But you’ve never seen him in anything remotely like “Crash Pad,” as a hapless young lover with that Irish “gift of the gab,” weepy/chatty, drunk and pathetic, trapped in “wing-man” mode with the swaggering stud on sex patrol (Thomas Haden Church).

It starts badly. Stensland (Gleeson) has just bedded Morgan (Christina Applegate). Actually, she’s bedded him. The weekend ends and it’s “I’m married” and “This is the last time we will ever see each other.”

And Stensland doesn’t take that well. He’s a romantic, and a bit of a tantrum tosser, with a way with words.

“I’m not some DILDO you wipe off and put back in the drawer!”

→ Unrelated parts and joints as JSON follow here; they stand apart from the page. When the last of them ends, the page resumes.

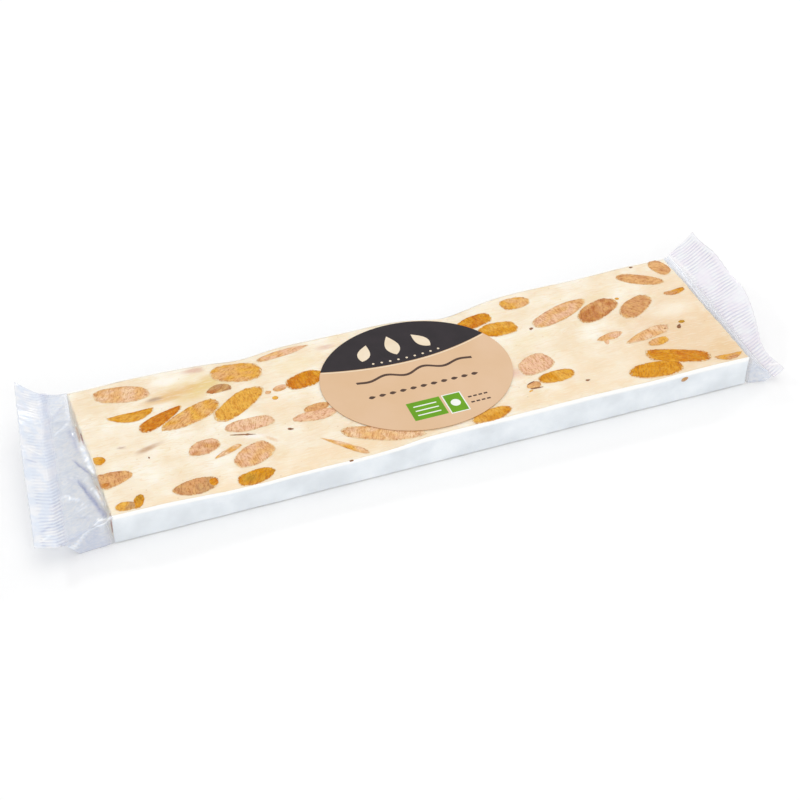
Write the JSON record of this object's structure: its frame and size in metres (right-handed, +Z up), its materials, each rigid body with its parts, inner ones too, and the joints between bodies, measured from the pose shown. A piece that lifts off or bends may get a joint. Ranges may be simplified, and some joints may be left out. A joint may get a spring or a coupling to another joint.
{
  "type": "wrapped nougat bar",
  "caption": "Flat nougat slab with almonds in a clear film pack with ribbed end seals and an oval paper label on top.",
  "frame": {"origin": "on the table under the middle of the whole pack", "axes": "+X along the bar towards its right end seal, +Y from the front long side to the back, +Z up out of the labelled face"},
  "size_m": [0.2678, 0.0713, 0.017],
  "materials": {
    "nougat": "matt cream nougat",
    "almond": "cut toasted almond",
    "wafer": "thin white rice paper",
    "film": "clear glossy film",
    "label_paper": "coated paper"
  },
  "bodies": {
    "root": {"wrapped_bar": "nougat", "label": "label_paper"}
  },
  "joints": []
}
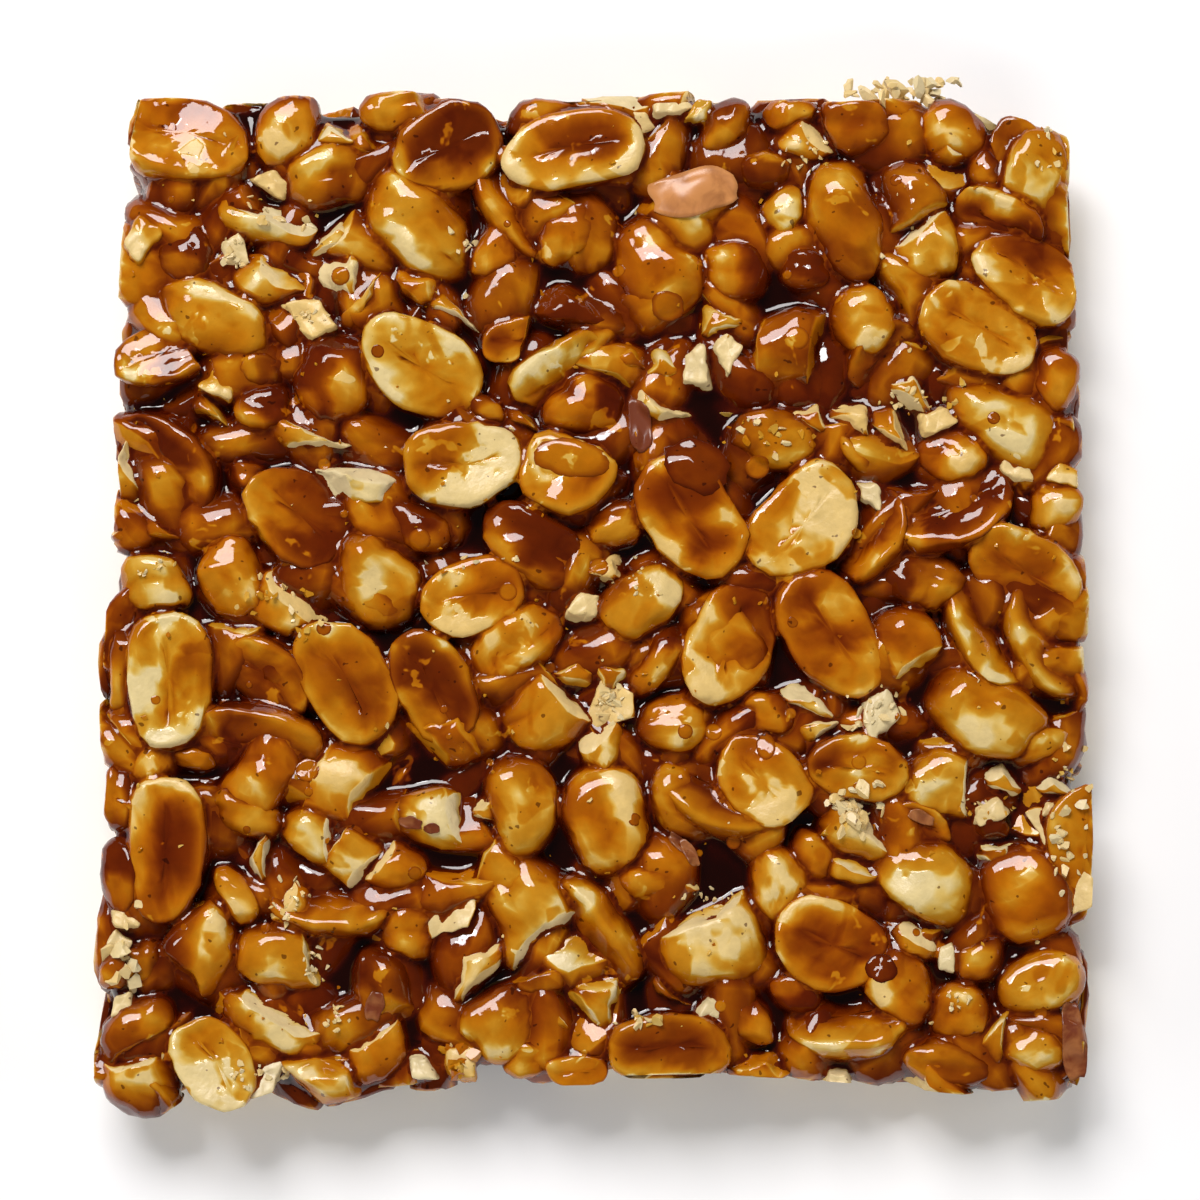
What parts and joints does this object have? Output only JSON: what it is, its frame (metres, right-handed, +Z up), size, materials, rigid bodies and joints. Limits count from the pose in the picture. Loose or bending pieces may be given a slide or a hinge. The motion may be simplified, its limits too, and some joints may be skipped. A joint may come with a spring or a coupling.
{
  "type": "peanut brittle slab",
  "caption": "Square slab of peanut brittle: roasted peanut halves and broken pieces set flush in hard amber syrup, with a lumpy top, cut sides and a flat foot.",
  "frame": {"origin": "middle of the bottom of the slab's box, on the flat face it rests on", "axes": "+Z up out of the lumpy top, +Y towards the back edge, +X towards the right edge"},
  "size_m": [0.1026, 0.1052, 0.0109],
  "materials": {
    "brittle": "clear amber boiled sugar with a wet-looking gloss",
    "peanut": "roasted cream nut under a thin coat of amber syrup",
    "broken_nut": "dry pale broken nut, slightly rough",
    "skin": "papery red-brown nut skin"
  },
  "bodies": {
    "root": {"peanut_brittle_slab": "brittle"}
  },
  "joints": []
}
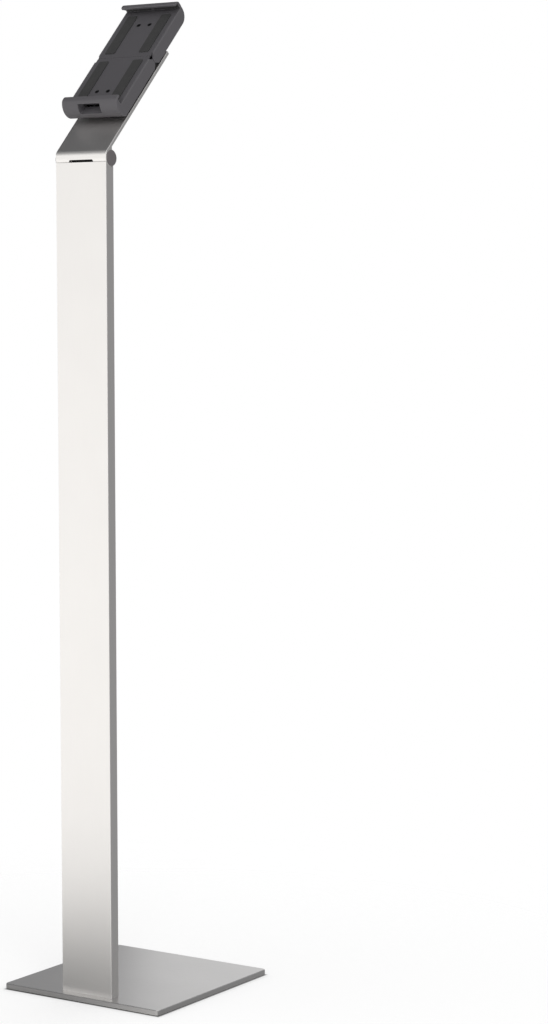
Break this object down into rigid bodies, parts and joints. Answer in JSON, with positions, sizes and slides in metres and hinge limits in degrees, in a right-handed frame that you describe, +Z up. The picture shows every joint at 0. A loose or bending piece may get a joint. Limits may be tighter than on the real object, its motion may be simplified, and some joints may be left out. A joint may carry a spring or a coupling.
{
  "type": "tablet floor stand",
  "caption": "Floor stand for a tablet: square steel base, flat extruded column, tilting arm and a turning two-jaw sprung clamp.",
  "frame": {"origin": "on the floor, under the centre of the square base plate", "axes": "+Z up the column, +X to the right seen from the front, front towards -Y; the arm leans back towards +Y"},
  "size_m": [0.23, 0.23, 1.1918],
  "materials": {
    "brushed_plate": "satin brushed stainless plate",
    "satin_aluminium": "satin anodised extrusion",
    "cast_zinc": "blasted casting",
    "zinc_steel": "zinc plated",
    "bright_steel": "ground and polished",
    "spring_steel": "oiled spring steel",
    "grey_cap_plastic": "fine moulded texture",
    "swivel_cover": "satin painted moulding",
    "charcoal_plastic": "fine moulded texture",
    "charcoal_cover": "fine moulded texture",
    "black_plastic": "moulded",
    "black_acetal": "machined",
    "natural_acetal": "moulded",
    "black_screws": "black oxide",
    "black_rubber": "matt"
  },
  "bodies": {
    "stand": {"base_plate": "brushed_plate", "base_feet": "black_rubber", "column_screws": "zinc_steel", "column": "satin_aluminium", "hinge_block": "cast_zinc", "block_screws": "zinc_steel", "cable_grommet": "black_plastic", "hinge_shaft": "bright_steel", "disc_springs": "spring_steel", "hinge_nuts": "zinc_steel"},
    "arm": {"arm": "satin_aluminium", "arm_bushes": "natural_acetal", "friction_washers": "spring_steel", "left_hinge_cap": "grey_cap_plastic", "right_hinge_cap": "grey_cap_plastic", "swivel_cap": "swivel_cover", "glide_ring": "natural_acetal"},
    "holder": {"swivel_disc": "black_plastic", "retaining_disc": "zinc_steel", "retainer_screws": "zinc_steel", "wave_washer": "spring_steel", "carrier_plate": "zinc_steel", "disc_screws": "zinc_steel", "carrier_screws": "zinc_steel", "lower_housing": "charcoal_plastic", "lower_cover": "charcoal_cover", "lower_cover_screws": "black_screws", "lower_pads": "black_rubber", "guide_block": "black_acetal", "guide_screws": "zinc_steel", "closing_springs": "spring_steel"},
    "jaw": {"upper_housing": "charcoal_plastic", "upper_cover": "charcoal_cover", "upper_cover_screws": "black_screws", "upper_pads": "black_rubber", "guide_rods": "bright_steel", "rod_collars": "zinc_steel"}
  },
  "joints": [
    {"name": "arm_tilt", "type": "hinge", "parent": "stand", "child": "arm", "pos_m": [0, -0.09105, 1.0007], "axis": [1, 0, 0], "range_deg": [-45, 30]},
    {"name": "holder_swivel", "type": "hinge", "parent": "arm", "child": "holder", "pos_m": [0, -0.00033, 1.10882], "axis": [0, -0.7071, 0.7071], "continuous": true},
    {"name": "jaw_slide", "type": "slide", "parent": "holder", "child": "jaw", "axis": [0, 0.7071, 0.7071], "range_m": [0, 0.038], "stiffness_N_per_m": 300, "springref_m": -0.03, "deforming": ["closing_springs"]}
  ]
}
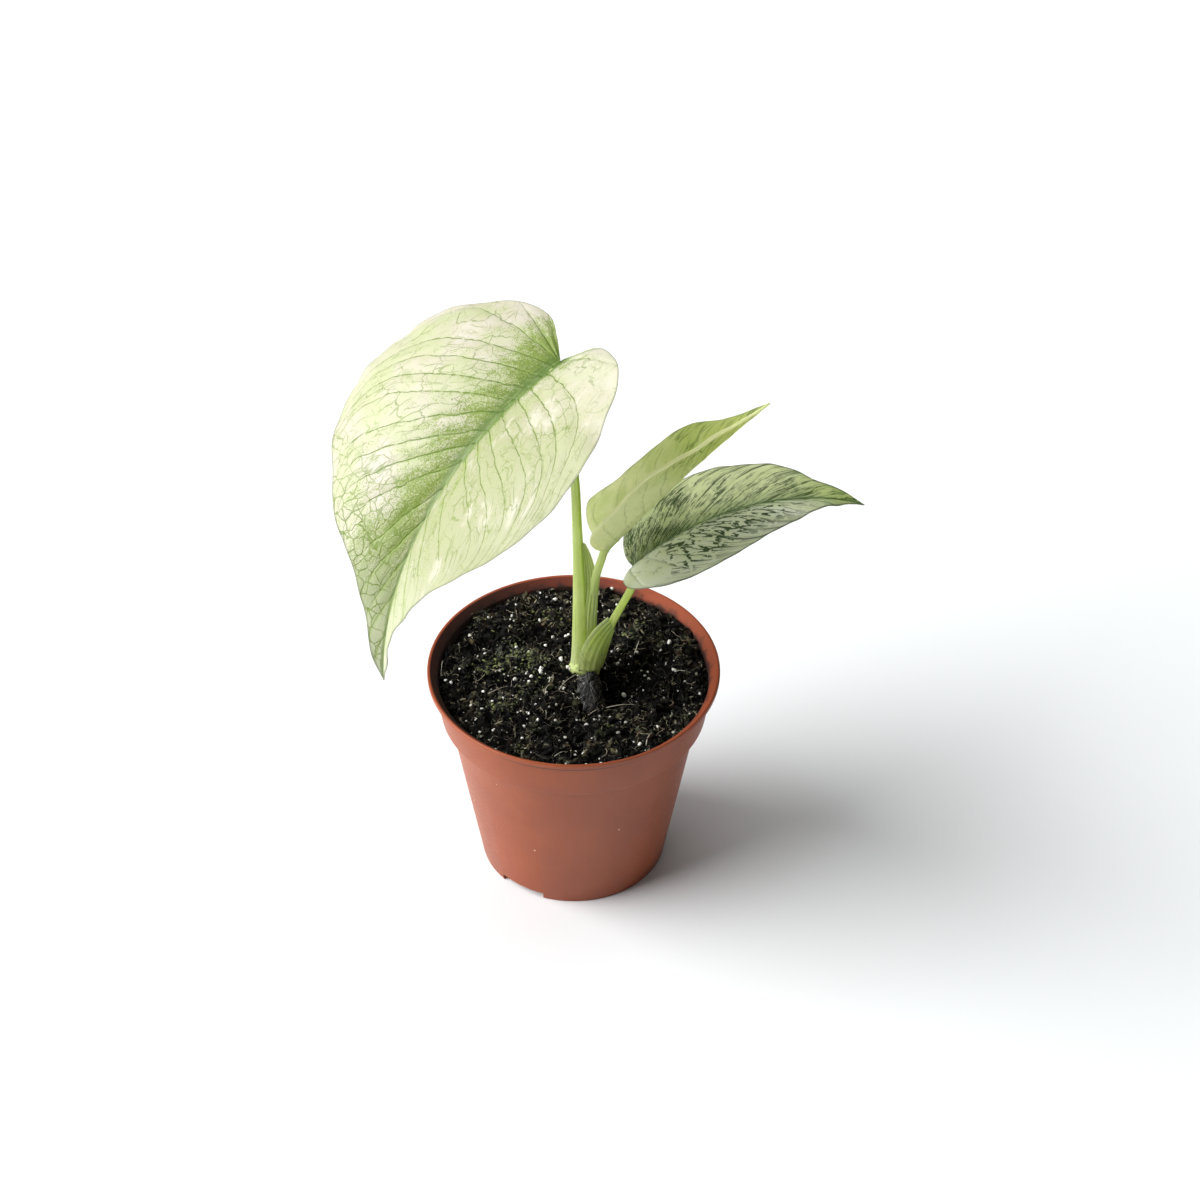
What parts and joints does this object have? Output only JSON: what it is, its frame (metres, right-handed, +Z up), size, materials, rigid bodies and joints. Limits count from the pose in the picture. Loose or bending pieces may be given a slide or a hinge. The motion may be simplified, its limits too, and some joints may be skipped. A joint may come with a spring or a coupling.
{
  "type": "potted mint monstera",
  "caption": "Young variegated climbing aroid with three heart-shaped leaves on sheathed stalks, rooted in dark soil in a small thin-walled round nursery pot.",
  "frame": {"origin": "on the surface the pot stands on, at the pot's axis: the centre of the flat pad under the pot", "axes": "+Z up along the pot's axis; the viewer stands towards -Y, the large leaf hangs towards -X and -Y, the two small leaves point to +X"},
  "size_m": [0.1577, 0.1061, 0.2005],
  "materials": {
    "pot": "satin terracotta-coloured moulded plastic",
    "soil": "damp dark peat with perlite, fibres and moss",
    "roots": "dark fibrous root plug",
    "stem": "smooth satin living stem",
    "leaf_mint": "satin leaf, cream mint with green veins",
    "leaf_young": "satin young leaf, pale yellow-green",
    "leaf_speckled": "satin leaf, grey mint with dark green flecks"
  },
  "bodies": {
    "root": {"pot": "pot", "soil": "soil", "root_plug": "roots", "crown": "stem", "petiole_large": "stem", "petiole_young": "stem", "petiole_speckled": "stem", "leaf_large": "leaf_mint", "leaf_young": "leaf_young", "leaf_speckled": "leaf_speckled"}
  },
  "joints": []
}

He threatens blackmail, even as he’s hurtling into a funk of hurt and rejection. His old roommate may ponder his problem with “sex without strings” with a hot older woman.

But Stensland is inconsolable — “I WANT strings!”

He barely has time to settle into his “Dawson’s Creek” weep-and-binge session, right after his in-the-mirror affirmation –“You’re not the smartest. You’re not the best looking. But you’ve got something that attracts the ladies!”

Because he pushed the blackmail onto Grady, Morgan’s husband. And after the death threat and gun-pointing conversation that follows, the wealthy lawyer and cuckolded husband (Thomas Haden Church) has decided he’ll move into Stensland’s cluttered “Man Shed.”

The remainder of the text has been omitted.